▶ _Input records_

>>>>>

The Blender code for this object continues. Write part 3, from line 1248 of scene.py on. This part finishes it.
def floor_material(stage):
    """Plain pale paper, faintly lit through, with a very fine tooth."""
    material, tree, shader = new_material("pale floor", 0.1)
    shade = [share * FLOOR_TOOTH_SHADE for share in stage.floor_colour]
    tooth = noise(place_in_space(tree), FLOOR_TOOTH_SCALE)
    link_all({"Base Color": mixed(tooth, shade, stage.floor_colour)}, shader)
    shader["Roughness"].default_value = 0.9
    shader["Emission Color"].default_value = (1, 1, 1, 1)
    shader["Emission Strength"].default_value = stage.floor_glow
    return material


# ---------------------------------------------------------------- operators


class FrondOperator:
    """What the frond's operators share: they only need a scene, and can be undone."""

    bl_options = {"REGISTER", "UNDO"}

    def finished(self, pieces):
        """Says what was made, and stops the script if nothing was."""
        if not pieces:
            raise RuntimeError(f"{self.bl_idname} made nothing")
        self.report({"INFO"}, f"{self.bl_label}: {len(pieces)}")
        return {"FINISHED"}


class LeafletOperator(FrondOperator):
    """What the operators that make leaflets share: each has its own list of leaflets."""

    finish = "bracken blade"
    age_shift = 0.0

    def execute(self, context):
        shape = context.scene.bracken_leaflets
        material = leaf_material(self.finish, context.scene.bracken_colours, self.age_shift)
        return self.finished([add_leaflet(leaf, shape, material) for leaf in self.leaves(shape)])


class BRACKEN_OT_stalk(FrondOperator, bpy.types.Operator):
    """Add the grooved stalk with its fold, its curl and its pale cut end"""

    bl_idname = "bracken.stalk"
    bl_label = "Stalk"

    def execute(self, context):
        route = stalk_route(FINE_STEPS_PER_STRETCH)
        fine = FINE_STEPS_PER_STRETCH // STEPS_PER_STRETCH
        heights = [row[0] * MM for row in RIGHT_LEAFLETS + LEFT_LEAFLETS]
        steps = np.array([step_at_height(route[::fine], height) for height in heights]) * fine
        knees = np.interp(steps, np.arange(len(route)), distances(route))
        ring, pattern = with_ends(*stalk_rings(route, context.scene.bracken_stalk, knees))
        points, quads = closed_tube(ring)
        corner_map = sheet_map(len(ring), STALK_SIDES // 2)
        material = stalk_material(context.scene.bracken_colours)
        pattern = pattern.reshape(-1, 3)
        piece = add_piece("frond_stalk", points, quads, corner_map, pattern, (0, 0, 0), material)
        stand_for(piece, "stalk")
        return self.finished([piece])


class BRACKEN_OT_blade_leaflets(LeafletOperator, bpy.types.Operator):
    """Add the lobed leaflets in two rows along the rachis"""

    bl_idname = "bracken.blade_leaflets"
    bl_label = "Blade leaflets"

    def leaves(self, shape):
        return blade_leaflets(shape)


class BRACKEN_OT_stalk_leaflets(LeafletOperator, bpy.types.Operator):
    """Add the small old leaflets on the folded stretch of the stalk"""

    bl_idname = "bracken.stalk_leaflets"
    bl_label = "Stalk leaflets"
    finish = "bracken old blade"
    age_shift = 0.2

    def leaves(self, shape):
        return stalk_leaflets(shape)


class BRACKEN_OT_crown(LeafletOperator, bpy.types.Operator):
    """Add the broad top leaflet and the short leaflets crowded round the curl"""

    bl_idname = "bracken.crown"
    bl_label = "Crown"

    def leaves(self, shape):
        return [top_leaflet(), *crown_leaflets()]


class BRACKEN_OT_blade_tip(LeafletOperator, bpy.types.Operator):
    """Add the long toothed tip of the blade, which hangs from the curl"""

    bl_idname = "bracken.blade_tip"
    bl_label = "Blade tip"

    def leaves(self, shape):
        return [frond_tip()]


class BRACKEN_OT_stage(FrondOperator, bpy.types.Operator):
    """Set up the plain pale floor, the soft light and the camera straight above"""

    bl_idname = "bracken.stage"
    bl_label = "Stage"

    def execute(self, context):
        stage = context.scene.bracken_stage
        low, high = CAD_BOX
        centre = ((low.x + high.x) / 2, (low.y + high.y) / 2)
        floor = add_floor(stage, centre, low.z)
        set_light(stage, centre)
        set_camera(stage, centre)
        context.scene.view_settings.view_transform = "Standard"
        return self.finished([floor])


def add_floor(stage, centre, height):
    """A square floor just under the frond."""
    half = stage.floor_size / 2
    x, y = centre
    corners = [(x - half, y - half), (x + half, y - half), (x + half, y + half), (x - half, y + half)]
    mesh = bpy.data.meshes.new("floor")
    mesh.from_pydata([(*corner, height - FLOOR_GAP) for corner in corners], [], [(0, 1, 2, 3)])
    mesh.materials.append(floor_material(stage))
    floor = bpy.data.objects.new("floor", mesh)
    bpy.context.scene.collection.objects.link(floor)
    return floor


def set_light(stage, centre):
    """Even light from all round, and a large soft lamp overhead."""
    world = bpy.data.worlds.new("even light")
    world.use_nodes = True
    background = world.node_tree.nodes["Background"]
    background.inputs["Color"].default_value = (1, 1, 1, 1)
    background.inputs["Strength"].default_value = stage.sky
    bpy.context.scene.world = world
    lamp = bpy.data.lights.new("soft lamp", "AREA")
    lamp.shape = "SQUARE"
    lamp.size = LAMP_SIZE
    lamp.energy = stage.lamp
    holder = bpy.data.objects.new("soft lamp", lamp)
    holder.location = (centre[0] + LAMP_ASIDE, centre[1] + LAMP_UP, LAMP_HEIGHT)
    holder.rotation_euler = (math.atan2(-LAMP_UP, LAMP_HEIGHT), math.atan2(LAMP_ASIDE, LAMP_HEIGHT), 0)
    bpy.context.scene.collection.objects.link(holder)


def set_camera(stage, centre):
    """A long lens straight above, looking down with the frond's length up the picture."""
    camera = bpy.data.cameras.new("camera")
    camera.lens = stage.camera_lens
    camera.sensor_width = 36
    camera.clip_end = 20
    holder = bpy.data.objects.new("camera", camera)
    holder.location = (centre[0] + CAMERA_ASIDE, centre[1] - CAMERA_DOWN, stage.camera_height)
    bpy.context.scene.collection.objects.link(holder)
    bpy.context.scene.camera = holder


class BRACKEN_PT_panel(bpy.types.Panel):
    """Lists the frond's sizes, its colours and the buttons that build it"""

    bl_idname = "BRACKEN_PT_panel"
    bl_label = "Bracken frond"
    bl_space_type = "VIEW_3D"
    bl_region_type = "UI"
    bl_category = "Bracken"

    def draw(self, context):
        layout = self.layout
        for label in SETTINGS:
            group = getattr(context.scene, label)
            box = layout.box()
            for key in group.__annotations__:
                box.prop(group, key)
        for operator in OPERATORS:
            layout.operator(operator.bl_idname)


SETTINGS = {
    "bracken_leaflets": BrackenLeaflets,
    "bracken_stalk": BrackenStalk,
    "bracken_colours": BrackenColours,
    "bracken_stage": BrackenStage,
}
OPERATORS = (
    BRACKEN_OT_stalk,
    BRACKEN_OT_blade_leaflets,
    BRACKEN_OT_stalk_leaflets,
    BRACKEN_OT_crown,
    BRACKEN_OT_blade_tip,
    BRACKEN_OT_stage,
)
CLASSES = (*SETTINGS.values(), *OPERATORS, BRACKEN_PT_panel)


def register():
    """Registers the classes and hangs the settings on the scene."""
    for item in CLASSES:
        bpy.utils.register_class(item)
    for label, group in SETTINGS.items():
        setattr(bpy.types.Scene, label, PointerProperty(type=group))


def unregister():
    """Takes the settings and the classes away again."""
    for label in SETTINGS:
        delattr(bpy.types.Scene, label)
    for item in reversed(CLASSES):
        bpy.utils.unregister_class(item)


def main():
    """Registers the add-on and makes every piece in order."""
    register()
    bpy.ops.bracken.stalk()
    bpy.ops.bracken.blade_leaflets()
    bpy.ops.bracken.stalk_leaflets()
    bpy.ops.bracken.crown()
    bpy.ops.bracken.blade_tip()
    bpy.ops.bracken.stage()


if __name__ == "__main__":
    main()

<<<<<
>>>>>

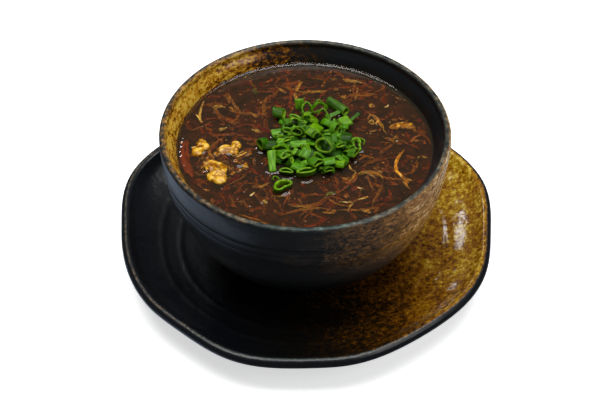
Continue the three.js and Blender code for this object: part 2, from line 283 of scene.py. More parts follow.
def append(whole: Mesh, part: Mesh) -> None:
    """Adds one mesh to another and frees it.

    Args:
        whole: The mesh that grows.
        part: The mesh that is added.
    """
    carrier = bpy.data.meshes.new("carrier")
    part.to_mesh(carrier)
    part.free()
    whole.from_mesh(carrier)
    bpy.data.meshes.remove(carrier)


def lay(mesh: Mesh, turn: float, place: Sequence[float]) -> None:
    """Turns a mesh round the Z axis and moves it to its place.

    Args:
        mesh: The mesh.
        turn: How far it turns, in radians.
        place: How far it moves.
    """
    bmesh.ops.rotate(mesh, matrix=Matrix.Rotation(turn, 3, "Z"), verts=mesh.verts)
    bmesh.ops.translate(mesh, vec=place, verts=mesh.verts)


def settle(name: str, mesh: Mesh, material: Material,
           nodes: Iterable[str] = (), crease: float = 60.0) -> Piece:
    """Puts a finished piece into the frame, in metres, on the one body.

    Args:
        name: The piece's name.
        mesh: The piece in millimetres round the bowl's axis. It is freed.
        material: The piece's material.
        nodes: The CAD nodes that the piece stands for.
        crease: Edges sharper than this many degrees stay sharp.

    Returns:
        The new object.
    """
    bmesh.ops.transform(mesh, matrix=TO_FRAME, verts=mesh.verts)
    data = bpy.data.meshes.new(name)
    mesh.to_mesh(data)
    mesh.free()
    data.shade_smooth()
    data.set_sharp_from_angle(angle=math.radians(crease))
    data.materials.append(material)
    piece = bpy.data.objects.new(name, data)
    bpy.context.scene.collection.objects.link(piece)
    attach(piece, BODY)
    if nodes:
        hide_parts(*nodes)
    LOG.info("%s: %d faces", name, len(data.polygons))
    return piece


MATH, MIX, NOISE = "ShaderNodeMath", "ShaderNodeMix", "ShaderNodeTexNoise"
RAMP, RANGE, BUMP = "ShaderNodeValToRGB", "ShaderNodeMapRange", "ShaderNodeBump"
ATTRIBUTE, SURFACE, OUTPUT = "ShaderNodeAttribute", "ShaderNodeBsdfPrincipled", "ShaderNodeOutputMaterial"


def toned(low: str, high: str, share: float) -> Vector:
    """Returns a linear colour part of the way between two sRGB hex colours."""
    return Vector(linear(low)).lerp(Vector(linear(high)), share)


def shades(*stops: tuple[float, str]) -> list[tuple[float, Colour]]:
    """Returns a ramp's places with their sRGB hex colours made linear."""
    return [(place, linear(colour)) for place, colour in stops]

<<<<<
>>>>>

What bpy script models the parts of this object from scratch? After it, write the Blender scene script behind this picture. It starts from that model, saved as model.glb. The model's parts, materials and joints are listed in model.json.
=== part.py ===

<<<<<

▶ _Instructions for the task_
Everything from the line containing "attach(piece, BODY)" down to the line containing "return [(place, linear(colour))" should be repeated exactly, with both end lines kept and no other lines added.

▶ _The response_
    attach(piece, BODY)
    if nodes:
        hide_parts(*nodes)
    LOG.info("%s: %d faces", name, len(data.polygons))
    return piece


MATH, MIX, NOISE = "ShaderNodeMath", "ShaderNodeMix", "ShaderNodeTexNoise"
RAMP, RANGE, BUMP = "ShaderNodeValToRGB", "ShaderNodeMapRange", "ShaderNodeBump"
ATTRIBUTE, SURFACE, OUTPUT = "ShaderNodeAttribute", "ShaderNodeBsdfPrincipled", "ShaderNodeOutputMaterial"


def toned(low: str, high: str, share: float) -> Vector:
    """Returns a linear colour part of the way between two sRGB hex colours."""
    return Vector(linear(low)).lerp(Vector(linear(high)), share)


def shades(*stops: tuple[float, str]) -> list[tuple[float, Colour]]:
    """Returns a ramp's places with their sRGB hex colours made linear."""
    return [(place, linear(colour)) for place, colour in stops]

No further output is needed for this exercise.